### WHAT YOU WILL DO
Return only the stretch of the material below that begins with the line containing "Reconstruct the object" and ends with the line containing "const solderGap = 0.3;", exactly; both of those lines belong to it.

### INFORMATION PROVIDED
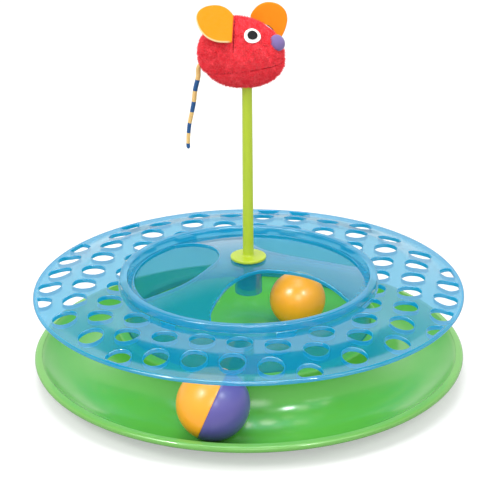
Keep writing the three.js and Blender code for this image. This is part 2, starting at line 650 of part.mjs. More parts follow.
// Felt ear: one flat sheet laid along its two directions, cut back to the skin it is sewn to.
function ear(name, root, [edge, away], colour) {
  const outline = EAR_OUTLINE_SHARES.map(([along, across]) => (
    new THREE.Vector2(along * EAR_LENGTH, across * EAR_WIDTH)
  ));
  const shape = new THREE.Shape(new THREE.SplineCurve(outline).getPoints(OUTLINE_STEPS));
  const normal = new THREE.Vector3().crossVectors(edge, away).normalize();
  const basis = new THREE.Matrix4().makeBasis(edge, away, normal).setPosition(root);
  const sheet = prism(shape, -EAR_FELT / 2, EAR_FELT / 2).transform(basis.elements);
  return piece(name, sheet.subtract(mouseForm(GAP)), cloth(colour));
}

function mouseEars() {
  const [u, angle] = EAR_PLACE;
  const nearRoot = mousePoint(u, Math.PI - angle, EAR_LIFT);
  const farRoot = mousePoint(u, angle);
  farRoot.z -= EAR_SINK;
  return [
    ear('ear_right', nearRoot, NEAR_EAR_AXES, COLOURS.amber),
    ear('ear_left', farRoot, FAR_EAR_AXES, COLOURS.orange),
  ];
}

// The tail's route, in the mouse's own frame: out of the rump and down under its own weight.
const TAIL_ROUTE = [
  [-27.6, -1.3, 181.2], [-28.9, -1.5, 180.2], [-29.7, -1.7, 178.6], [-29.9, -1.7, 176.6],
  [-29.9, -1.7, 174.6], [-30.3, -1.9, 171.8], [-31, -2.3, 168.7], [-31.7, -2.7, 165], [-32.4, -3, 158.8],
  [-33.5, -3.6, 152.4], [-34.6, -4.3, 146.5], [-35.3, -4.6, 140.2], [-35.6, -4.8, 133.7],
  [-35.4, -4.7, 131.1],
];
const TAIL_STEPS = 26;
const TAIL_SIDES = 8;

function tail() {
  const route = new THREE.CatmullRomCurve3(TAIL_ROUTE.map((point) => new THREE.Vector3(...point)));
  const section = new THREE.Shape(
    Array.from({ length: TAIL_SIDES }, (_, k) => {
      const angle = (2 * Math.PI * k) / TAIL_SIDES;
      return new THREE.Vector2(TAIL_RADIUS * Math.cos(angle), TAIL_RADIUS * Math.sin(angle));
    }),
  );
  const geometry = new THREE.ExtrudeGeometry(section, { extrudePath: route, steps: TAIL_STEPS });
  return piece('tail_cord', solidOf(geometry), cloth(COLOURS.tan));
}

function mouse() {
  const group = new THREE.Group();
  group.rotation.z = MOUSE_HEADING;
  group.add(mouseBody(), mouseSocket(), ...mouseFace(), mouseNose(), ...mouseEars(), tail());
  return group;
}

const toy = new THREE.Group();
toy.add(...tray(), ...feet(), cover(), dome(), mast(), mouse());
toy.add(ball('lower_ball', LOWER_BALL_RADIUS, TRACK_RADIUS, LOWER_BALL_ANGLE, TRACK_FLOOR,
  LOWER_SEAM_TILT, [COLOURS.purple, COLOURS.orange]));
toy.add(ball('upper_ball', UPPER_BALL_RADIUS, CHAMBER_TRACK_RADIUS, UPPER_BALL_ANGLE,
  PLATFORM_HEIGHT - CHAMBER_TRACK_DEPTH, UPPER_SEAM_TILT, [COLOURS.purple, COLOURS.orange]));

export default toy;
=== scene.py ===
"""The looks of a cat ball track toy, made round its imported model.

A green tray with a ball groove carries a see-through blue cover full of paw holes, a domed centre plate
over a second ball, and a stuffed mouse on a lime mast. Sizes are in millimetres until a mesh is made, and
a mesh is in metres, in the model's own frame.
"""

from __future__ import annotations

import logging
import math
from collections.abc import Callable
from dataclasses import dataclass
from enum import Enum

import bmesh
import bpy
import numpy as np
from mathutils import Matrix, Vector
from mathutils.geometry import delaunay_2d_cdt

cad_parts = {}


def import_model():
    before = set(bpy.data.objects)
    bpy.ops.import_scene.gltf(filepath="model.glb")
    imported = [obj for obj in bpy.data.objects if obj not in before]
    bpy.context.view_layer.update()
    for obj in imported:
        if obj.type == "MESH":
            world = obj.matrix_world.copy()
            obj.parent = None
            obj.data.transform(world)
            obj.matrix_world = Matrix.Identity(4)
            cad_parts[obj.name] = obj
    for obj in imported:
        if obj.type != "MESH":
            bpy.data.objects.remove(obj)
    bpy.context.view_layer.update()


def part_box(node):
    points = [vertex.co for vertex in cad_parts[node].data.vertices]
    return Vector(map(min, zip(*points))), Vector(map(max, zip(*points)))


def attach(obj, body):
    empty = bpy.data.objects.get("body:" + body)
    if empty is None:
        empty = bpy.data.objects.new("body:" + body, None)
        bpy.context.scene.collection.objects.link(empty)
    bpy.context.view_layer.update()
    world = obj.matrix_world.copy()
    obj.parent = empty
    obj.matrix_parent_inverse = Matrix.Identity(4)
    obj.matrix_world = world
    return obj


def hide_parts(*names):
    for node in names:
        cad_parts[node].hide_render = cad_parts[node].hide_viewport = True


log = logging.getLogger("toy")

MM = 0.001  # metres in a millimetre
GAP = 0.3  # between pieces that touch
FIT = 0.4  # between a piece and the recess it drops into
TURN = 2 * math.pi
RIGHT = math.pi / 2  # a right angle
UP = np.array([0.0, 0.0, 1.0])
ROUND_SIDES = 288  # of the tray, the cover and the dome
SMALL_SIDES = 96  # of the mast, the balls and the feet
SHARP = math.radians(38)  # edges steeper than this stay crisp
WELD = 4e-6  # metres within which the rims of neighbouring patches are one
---
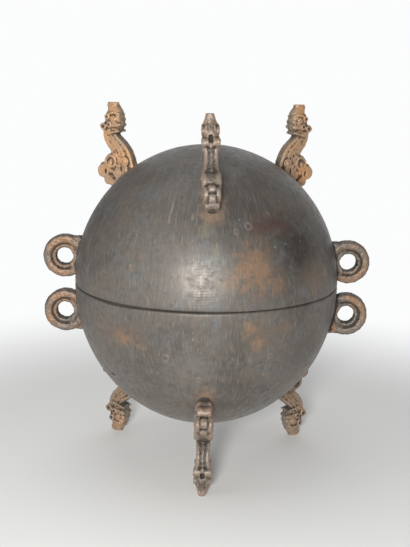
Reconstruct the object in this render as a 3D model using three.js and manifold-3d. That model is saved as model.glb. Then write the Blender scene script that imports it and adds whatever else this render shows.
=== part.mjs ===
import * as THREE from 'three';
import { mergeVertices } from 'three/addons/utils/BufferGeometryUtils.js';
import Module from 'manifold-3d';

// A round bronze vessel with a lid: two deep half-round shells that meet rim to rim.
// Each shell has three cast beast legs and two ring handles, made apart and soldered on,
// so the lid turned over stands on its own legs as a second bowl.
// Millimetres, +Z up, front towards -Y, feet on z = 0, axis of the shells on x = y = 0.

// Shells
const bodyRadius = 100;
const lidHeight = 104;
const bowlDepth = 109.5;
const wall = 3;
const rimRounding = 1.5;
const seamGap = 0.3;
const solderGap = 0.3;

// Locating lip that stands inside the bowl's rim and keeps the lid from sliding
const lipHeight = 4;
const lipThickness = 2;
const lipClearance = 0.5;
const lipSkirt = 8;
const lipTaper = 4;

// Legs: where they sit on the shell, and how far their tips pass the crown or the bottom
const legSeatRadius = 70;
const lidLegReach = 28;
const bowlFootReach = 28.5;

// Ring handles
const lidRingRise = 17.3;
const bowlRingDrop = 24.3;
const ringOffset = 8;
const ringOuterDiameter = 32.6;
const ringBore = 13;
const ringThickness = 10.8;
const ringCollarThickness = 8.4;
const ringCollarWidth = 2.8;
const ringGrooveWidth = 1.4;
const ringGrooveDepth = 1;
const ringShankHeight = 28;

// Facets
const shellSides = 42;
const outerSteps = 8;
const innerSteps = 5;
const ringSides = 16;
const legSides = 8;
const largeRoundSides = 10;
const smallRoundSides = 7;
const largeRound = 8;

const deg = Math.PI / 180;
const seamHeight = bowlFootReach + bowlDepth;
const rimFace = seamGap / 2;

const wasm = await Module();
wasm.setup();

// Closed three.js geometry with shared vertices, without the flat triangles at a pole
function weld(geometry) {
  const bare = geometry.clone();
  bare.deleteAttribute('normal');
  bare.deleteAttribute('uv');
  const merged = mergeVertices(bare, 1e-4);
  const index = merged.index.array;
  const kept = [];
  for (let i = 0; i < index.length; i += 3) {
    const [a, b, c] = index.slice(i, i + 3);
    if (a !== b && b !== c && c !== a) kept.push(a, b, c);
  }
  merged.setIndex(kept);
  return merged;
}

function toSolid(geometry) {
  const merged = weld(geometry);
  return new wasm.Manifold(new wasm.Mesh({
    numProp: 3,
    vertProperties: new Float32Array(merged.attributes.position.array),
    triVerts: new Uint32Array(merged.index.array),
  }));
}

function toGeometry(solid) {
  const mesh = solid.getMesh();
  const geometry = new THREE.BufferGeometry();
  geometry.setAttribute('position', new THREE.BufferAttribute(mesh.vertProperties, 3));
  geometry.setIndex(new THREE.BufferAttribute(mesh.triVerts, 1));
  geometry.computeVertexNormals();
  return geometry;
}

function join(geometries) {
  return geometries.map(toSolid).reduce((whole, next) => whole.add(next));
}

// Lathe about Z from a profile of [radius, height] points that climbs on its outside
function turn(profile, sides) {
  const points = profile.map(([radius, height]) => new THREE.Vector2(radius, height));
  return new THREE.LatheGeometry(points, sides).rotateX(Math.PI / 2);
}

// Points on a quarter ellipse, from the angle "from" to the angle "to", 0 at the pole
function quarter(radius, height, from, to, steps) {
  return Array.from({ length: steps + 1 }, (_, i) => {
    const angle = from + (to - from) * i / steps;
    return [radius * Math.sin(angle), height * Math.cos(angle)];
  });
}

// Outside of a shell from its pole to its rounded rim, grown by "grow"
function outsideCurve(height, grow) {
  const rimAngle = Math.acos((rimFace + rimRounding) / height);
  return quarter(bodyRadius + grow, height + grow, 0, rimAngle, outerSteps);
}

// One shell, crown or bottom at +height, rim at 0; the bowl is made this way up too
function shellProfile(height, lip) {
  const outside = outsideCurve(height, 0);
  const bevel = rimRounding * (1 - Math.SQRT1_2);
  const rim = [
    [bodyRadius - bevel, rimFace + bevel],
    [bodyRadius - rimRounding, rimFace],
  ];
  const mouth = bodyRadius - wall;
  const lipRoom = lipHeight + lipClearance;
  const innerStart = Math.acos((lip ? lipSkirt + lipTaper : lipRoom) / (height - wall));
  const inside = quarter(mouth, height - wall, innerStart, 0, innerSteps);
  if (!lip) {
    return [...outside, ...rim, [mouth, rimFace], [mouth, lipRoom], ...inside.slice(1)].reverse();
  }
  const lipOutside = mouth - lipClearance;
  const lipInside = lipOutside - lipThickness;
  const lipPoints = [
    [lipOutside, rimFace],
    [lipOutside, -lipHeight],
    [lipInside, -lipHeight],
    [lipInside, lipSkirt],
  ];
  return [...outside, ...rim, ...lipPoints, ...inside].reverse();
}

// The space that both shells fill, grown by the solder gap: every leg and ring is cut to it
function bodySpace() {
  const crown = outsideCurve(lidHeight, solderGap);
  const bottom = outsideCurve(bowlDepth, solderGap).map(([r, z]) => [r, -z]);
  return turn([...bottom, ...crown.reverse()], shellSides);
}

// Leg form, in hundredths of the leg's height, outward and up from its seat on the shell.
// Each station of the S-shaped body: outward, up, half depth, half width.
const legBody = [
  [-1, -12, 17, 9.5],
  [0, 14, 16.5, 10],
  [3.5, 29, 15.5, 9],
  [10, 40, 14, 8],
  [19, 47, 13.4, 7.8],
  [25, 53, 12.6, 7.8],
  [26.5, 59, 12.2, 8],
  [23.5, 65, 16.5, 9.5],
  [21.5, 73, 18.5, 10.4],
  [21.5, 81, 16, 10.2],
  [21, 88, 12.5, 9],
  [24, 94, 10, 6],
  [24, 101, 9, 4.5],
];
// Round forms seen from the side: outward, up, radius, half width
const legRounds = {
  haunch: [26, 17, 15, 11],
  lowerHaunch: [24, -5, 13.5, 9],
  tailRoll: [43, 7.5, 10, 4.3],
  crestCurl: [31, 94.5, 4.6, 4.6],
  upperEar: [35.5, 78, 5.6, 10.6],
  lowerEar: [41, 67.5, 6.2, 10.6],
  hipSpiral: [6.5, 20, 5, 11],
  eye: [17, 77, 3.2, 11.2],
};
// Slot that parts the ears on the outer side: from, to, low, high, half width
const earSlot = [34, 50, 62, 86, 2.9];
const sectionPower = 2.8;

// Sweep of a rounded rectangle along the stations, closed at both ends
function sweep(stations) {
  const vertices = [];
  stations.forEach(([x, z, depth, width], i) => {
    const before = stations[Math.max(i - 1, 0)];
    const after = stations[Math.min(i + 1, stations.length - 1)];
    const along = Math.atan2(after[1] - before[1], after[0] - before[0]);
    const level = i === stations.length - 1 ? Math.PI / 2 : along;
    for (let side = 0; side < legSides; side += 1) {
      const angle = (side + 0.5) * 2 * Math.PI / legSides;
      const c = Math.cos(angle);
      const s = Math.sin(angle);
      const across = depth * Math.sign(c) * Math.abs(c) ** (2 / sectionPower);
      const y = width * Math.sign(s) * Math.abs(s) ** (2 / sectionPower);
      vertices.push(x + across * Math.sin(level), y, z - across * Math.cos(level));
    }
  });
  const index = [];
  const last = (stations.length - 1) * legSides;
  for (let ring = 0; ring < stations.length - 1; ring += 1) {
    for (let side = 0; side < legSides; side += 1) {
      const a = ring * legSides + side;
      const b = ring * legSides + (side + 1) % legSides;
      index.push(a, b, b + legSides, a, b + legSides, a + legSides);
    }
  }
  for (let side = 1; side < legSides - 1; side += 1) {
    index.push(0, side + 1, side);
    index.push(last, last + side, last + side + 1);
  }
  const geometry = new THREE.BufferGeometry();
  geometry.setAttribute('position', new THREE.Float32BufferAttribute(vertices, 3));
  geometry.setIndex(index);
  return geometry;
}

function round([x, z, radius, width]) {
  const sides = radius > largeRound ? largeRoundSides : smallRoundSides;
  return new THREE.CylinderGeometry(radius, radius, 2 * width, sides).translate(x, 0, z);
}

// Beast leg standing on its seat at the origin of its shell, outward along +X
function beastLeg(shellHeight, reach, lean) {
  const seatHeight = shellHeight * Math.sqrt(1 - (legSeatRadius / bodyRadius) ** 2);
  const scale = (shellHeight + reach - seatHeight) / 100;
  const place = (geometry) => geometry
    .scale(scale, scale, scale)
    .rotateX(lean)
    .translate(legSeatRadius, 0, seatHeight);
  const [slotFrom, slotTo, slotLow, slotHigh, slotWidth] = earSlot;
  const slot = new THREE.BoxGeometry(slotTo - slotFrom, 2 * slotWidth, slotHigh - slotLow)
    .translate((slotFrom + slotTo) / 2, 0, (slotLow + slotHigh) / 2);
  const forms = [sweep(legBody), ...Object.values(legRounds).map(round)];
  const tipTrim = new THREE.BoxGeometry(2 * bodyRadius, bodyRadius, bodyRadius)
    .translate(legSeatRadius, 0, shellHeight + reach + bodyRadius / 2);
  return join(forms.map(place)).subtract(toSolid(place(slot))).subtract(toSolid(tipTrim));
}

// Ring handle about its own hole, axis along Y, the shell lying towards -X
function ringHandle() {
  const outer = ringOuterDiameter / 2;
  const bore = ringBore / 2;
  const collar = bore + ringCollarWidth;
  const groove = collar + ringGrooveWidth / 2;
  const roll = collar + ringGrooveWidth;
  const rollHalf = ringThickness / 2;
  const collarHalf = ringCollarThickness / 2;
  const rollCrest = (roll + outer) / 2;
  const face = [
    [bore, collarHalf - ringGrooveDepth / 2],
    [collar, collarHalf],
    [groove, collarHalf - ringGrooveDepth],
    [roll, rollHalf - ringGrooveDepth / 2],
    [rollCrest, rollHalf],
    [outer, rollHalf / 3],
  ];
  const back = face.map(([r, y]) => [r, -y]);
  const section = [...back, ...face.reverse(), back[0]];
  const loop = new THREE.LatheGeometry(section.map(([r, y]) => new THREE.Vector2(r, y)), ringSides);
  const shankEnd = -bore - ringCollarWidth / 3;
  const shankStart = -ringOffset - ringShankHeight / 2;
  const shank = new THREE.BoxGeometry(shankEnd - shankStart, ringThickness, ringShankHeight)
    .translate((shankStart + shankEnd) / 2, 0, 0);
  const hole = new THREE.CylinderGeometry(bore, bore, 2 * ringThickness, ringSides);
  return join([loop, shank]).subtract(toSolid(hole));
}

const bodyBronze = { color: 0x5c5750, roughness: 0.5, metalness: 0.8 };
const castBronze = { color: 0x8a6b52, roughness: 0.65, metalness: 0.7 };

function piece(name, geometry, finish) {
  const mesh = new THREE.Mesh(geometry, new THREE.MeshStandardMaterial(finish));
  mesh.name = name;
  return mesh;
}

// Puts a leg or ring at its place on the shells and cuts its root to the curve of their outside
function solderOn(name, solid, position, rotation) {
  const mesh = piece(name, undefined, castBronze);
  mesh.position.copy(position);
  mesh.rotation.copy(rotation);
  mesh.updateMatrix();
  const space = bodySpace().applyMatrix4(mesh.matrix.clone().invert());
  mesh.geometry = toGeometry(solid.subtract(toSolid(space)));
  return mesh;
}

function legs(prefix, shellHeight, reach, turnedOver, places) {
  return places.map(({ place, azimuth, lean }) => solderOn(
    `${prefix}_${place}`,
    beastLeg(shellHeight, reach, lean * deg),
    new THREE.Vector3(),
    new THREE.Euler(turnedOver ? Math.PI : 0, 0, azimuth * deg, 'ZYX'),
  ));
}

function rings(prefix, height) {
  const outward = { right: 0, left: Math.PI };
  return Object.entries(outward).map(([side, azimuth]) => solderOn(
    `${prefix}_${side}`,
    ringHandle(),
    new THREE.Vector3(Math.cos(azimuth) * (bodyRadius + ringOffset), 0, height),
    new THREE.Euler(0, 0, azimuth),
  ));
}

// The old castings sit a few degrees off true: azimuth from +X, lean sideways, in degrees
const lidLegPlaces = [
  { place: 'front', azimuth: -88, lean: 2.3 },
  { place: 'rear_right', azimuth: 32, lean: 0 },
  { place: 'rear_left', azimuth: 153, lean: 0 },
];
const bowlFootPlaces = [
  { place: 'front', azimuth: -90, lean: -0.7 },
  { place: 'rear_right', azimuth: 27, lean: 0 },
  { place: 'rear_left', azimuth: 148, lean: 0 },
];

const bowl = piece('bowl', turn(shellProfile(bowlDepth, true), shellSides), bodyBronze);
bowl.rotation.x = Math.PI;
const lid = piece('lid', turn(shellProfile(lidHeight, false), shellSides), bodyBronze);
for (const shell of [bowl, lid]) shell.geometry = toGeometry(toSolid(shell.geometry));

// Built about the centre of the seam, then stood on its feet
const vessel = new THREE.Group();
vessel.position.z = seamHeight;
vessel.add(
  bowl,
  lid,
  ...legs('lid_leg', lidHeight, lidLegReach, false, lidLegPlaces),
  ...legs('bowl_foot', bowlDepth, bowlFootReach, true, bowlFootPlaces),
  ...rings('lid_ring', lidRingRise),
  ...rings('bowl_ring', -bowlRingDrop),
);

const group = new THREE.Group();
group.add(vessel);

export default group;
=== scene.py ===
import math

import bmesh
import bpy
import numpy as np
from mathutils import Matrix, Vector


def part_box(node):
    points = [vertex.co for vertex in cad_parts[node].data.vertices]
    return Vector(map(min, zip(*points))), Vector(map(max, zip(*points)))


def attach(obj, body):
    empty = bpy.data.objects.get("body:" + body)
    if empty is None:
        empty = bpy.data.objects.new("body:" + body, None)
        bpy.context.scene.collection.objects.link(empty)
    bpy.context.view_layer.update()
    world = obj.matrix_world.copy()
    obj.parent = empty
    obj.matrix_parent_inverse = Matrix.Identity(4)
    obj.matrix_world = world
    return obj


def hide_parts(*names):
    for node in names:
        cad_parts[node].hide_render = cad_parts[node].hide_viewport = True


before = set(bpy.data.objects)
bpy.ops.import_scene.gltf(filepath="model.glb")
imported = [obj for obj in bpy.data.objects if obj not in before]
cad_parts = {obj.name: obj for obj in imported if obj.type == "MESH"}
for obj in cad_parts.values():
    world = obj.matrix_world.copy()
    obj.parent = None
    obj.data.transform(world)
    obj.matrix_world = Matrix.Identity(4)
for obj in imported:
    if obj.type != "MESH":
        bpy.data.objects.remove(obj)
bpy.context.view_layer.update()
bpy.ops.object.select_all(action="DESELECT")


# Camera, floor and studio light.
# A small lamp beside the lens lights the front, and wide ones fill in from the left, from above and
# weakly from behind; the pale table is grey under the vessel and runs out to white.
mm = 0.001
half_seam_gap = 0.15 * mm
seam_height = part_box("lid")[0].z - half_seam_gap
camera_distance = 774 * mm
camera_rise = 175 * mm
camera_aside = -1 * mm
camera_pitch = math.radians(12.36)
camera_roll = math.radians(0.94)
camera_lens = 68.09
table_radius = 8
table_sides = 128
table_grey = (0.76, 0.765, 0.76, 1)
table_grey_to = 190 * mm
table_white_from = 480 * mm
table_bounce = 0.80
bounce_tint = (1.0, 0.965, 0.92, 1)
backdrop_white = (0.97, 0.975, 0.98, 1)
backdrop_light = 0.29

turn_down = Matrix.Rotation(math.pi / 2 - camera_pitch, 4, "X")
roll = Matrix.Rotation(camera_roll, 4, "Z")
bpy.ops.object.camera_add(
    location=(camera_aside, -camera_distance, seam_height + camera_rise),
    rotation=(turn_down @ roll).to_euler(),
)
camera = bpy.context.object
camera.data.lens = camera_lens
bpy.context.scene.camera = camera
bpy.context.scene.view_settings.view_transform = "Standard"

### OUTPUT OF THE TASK
Reconstruct the object in this render as a 3D model using three.js and manifold-3d. That model is saved as model.glb. Then write the Blender scene script that imports it and adds whatever else this render shows.
=== part.mjs ===
import * as THREE from 'three';
import { mergeVertices } from 'three/addons/utils/BufferGeometryUtils.js';
import Module from 'manifold-3d';

// A round bronze vessel with a lid: two deep half-round shells that meet rim to rim.
// Each shell has three cast beast legs and two ring handles, made apart and soldered on,
// so the lid turned over stands on its own legs as a second bowl.
// Millimetres, +Z up, front towards -Y, feet on z = 0, axis of the shells on x = y = 0.

// Shells
const bodyRadius = 100;
const lidHeight = 104;
const bowlDepth = 109.5;
const wall = 3;
const rimRounding = 1.5;
const seamGap = 0.3;
const solderGap = 0.3;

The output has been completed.